Challenge. Up to and including the line with "return link(name, mesh)", reproduce the listing below exactly, beginning at its first line.

Supplied information.

--- begin ---

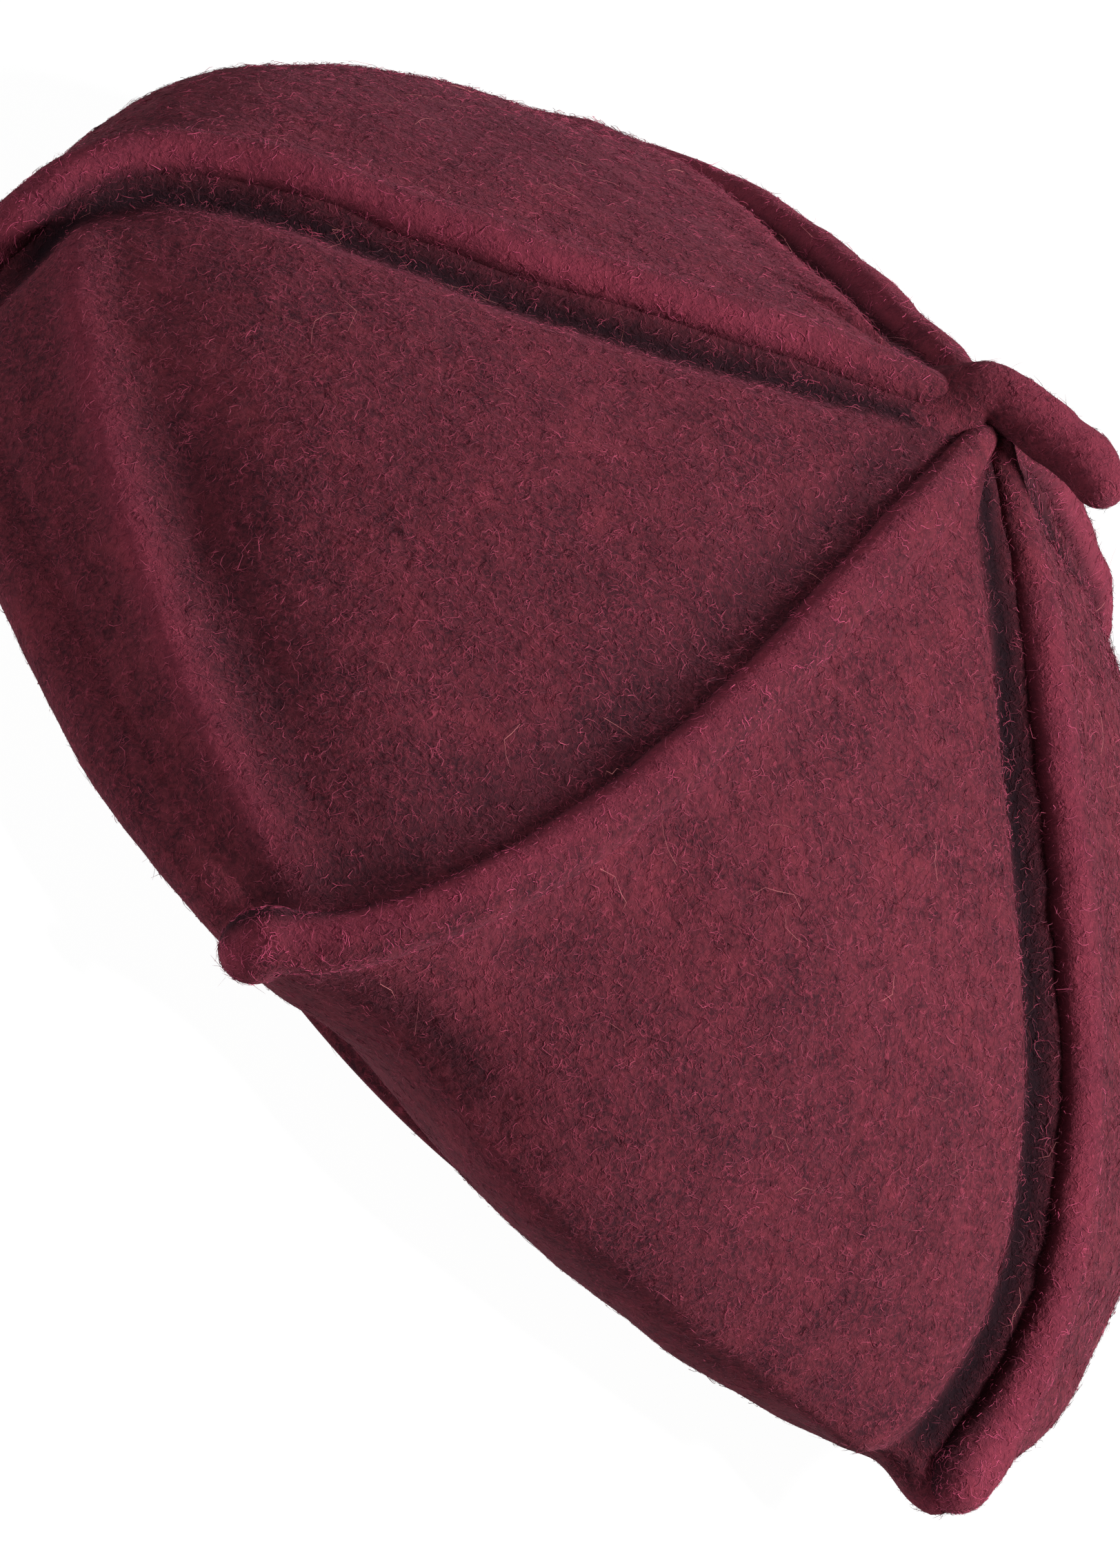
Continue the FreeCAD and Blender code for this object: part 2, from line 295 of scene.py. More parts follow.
def new_quads(name, verts_mm, quads):
    """A smooth mesh of many quads."""
    mesh = bpy.data.meshes.new(name)
    verts, quads = np.asarray(verts_mm, np.float32) * MM, np.asarray(quads, np.int32)
    mesh.vertices.add(len(verts))
    mesh.vertices.foreach_set("co", verts.reshape(-1))
    mesh.loops.add(quads.size)
    mesh.loops.foreach_set("vertex_index", quads.reshape(-1))
    mesh.polygons.add(len(quads))
    mesh.polygons.foreach_set("loop_start", np.arange(0, quads.size, 4, dtype=np.int32))
    mesh.polygons.foreach_set("use_smooth", np.ones(len(quads), bool))
    mesh.update(calc_edges=True)
    return link(name, mesh)


def mesh_arrays(obj):
    """A mesh's points in mm and its quads."""
    co = np.empty(len(obj.data.vertices) * 3, np.float32)
    obj.data.vertices.foreach_get("co", co)
    quads = [list(face.vertices) for face in obj.data.polygons if len(face.vertices) == 4]
    return co.reshape(-1, 3).astype(float) / MM, quads


def grid_faces(n_rows, n_cols, wrap=True):
    i = np.arange(n_rows - 1)[:, None]
    j = np.arange(n_cols if wrap else n_cols - 1)[None, :]
    a, b = i * n_cols + j, i * n_cols + (j + 1) % n_cols
    return np.stack([a, a + n_cols, b + n_cols, b], -1).reshape(-1, 4)


def attribute(obj, name, values):
    """A value at each point, which the felt material reads."""
    layer = obj.data.attributes.new(name, "FLOAT", "POINT")
    layer.data.foreach_set("value", np.asarray(values, np.float32).reshape(-1))


def tube(centres, radii, around):
    """Points and faces of a round body along centres, with flat closed ends."""
    tangent = unit(np.gradient(centres, axis=0))
    side = np.cross(tangent[0], [0, 0, 1.0] if abs(tangent[0][2]) < 0.9 else [1.0, 0, 0])
    a = 2 * math.pi * np.arange(around) / around
    cos, sin = np.cos(a)[:, None], np.sin(a)[:, None]
    rings = []
    for centre, radius, along in zip(centres, radii, tangent):
        side = unit(side - along * (side @ along))
        rings.append(centre + radius * (cos * side + sin * np.cross(along, side)))
    verts = np.concatenate(rings)
    ends = [list(range(around)), list(range(len(verts) - around, len(verts)))[::-1]]
    return verts, grid_faces(len(centres), around).tolist() + ends


def rounded_end(centres, radii, steps=9):
    """A tube's centres and radii with a hemispherical last end added."""
    along = unit(centres[-1] - centres[-2])
    turn = 0.5 * math.pi * np.arange(1, steps + 1) / steps * 0.995
    cap = centres[-1] + along * radii[-1] * np.sin(turn)[:, None]
    return np.concatenate([centres, cap]), np.concatenate([radii, radii[-1] * np.cos(turn)])


def smooth_line(points, count):
    """A Catmull-Rom line through a few points."""
    p = np.array(points, float)
    p = np.vstack([2 * p[0] - p[1], p, 2 * p[-1] - p[-2]])
    out = []
    for place in np.linspace(0, len(p) - 3 - 1e-9, count):
        i, f = int(place), place - int(place)
        a, b, c, d = p[i:i + 4]
        out.append(0.5 * (2 * b + (c - a) * f + (2 * a - 5 * b + 4 * c - d) * f * f
                          + (3 * b - a - 3 * c + d) * f ** 3))
    return np.array(out)


# ---- Materials -----------------------------------------------------------------------------------
class Nodes:
    """A short way to build a node material."""

    SOCKETS = {"color": "Base Color", "roughness": "Roughness", "normal": "Normal",
               "specular": "Specular IOR Level", "sheen": "Sheen Weight",
               "sheen_roughness": "Sheen Roughness", "sheen_tint": "Sheen Tint"}

    def __init__(self, name):
        self.mat = bpy.data.materials.new(name)
        self.mat.use_nodes = True
        self.tree = self.mat.node_tree
        self.bsdf = next(n for n in self.tree.nodes if n.type == "BSDF_PRINCIPLED")
        self.coord = self.tree.nodes.new("ShaderNodeTexCoord").outputs["Object"]

    def plug(self, socket, value):
        if isinstance(value, bpy.types.NodeSocket):
            self.tree.links.new(value, socket)
        else:
            socket.default_value = value

    def add(self, kind, inputs=None, **settings):
        node = self.tree.nodes.new(kind)
        for key, value in settings.items():
            setattr(node, key, value)
        for key, value in (inputs or {}).items():
            self.plug(node.inputs[key], value)
        return node

    def noise(self, wavelength_mm, detail=2.0, rough=0.55, distort=0.0, vector=None):
        inputs = {"Vector": vector or self.coord, "Scale": 1000.0 / wavelength_mm,
                  "Detail": detail, "Roughness": rough, "Distortion": distort}
        return self.add("ShaderNodeTexNoise", inputs).outputs["Fac"]

    def math(self, operation, a, b=0.0, c=0.0):
        return self.add("ShaderNodeMath", {0: a, 1: b, 2: c}, operation=operation).outputs[0]

    def vector(self, operation, a, b):
        return self.add("ShaderNodeVectorMath", {0: a, 1: b}, operation=operation).outputs[0]

    def ramp(self, value, low, high, out_low=0.0, out_high=1.0):
        inputs = {"Value": value, "From Min": low, "From Max": high, "To Min": out_low, "To Max": out_high}
        return self.add("ShaderNodeMapRange", inputs).outputs["Result"]

    def mix(self, factor, a, b):
        return self.add("ShaderNodeMix", {0: factor, 6: a, 7: b}, data_type="RGBA").outputs[2]

    def read(self, name):
        return self.add("ShaderNodeAttribute", attribute_name=name).outputs["Fac"]

    def turn_and_height(self):
        """The angle round the hat's axis, and z."""
        axes = self.add("ShaderNodeSeparateXYZ", {0: self.coord})
        return self.math("ARCTAN2", axes.outputs[1], axes.outputs[0]), axes.outputs[2]

    def bump(self, height, strength, distance):
        inputs = {"Height": height, "Strength": strength, "Distance": distance}
        return self.add("ShaderNodeBump", inputs).outputs["Normal"]

    def finish(self, **values):
        for key, value in values.items():
            self.plug(self.bsdf.inputs[self.SOCKETS[key]], value)
        return self.mat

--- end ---

Written answer.
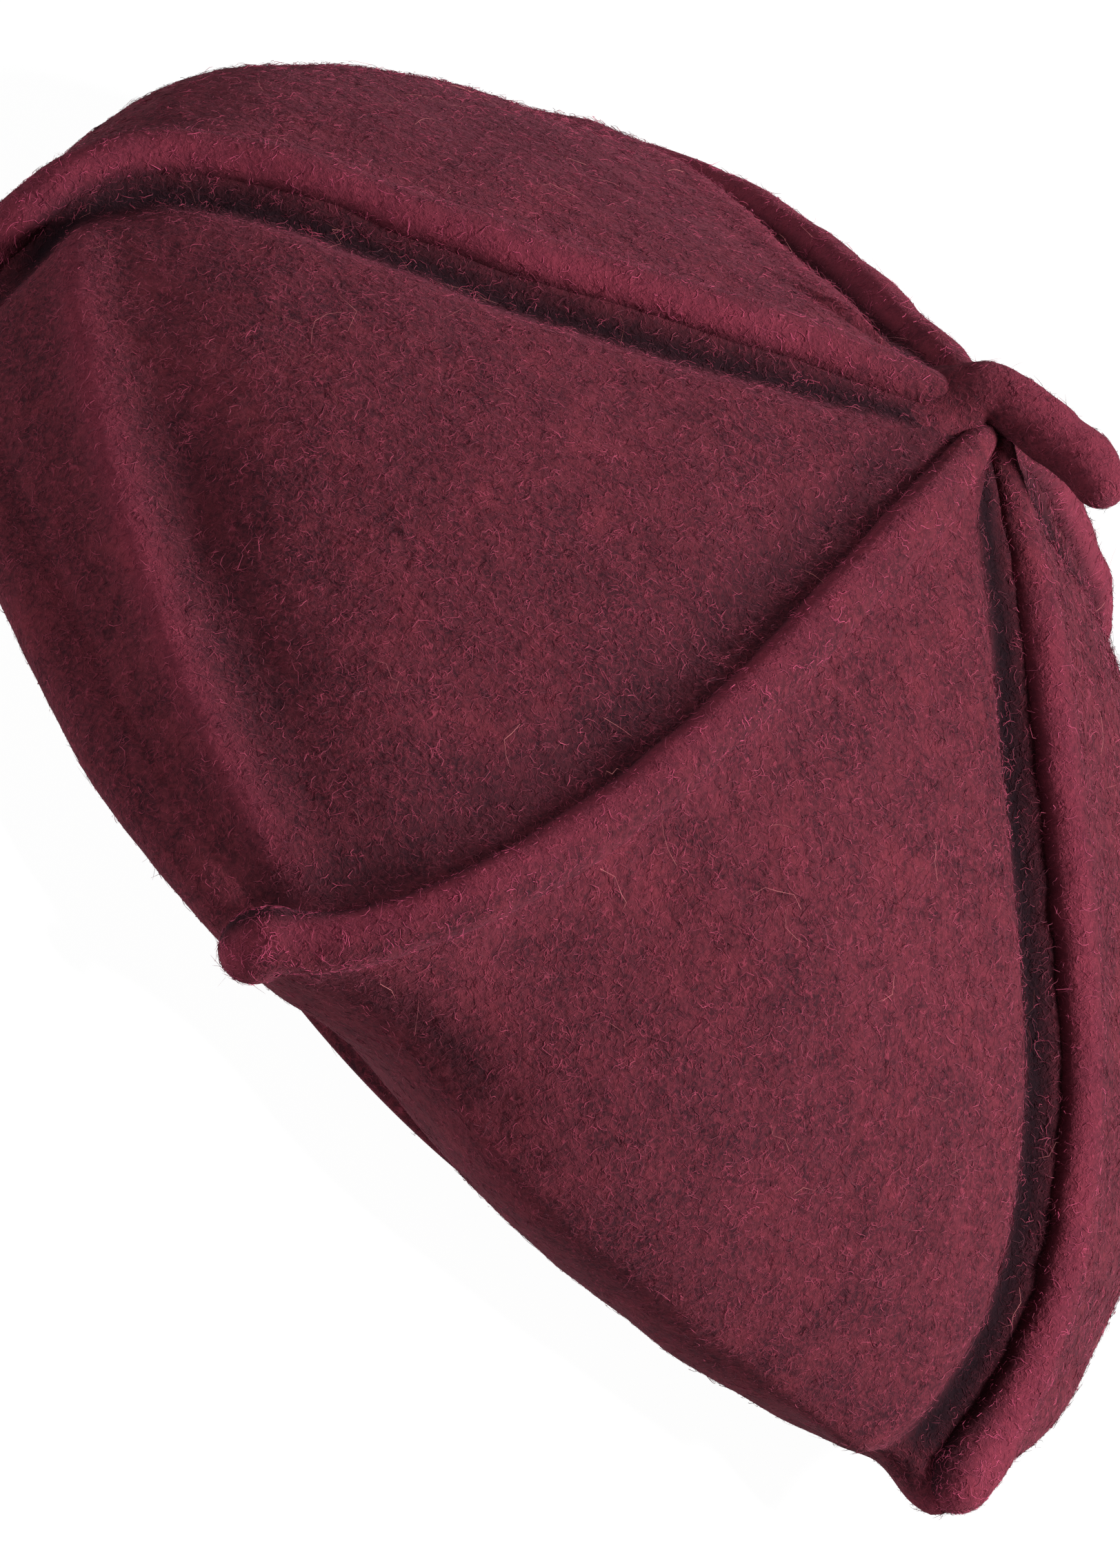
Continue the FreeCAD and Blender code for this object: part 2, from line 295 of scene.py. More parts follow.
def new_quads(name, verts_mm, quads):
    """A smooth mesh of many quads."""
    mesh = bpy.data.meshes.new(name)
    verts, quads = np.asarray(verts_mm, np.float32) * MM, np.asarray(quads, np.int32)
    mesh.vertices.add(len(verts))
    mesh.vertices.foreach_set("co", verts.reshape(-1))
    mesh.loops.add(quads.size)
    mesh.loops.foreach_set("vertex_index", quads.reshape(-1))
    mesh.polygons.add(len(quads))
    mesh.polygons.foreach_set("loop_start", np.arange(0, quads.size, 4, dtype=np.int32))
    mesh.polygons.foreach_set("use_smooth", np.ones(len(quads), bool))
    mesh.update(calc_edges=True)
    return link(name, mesh)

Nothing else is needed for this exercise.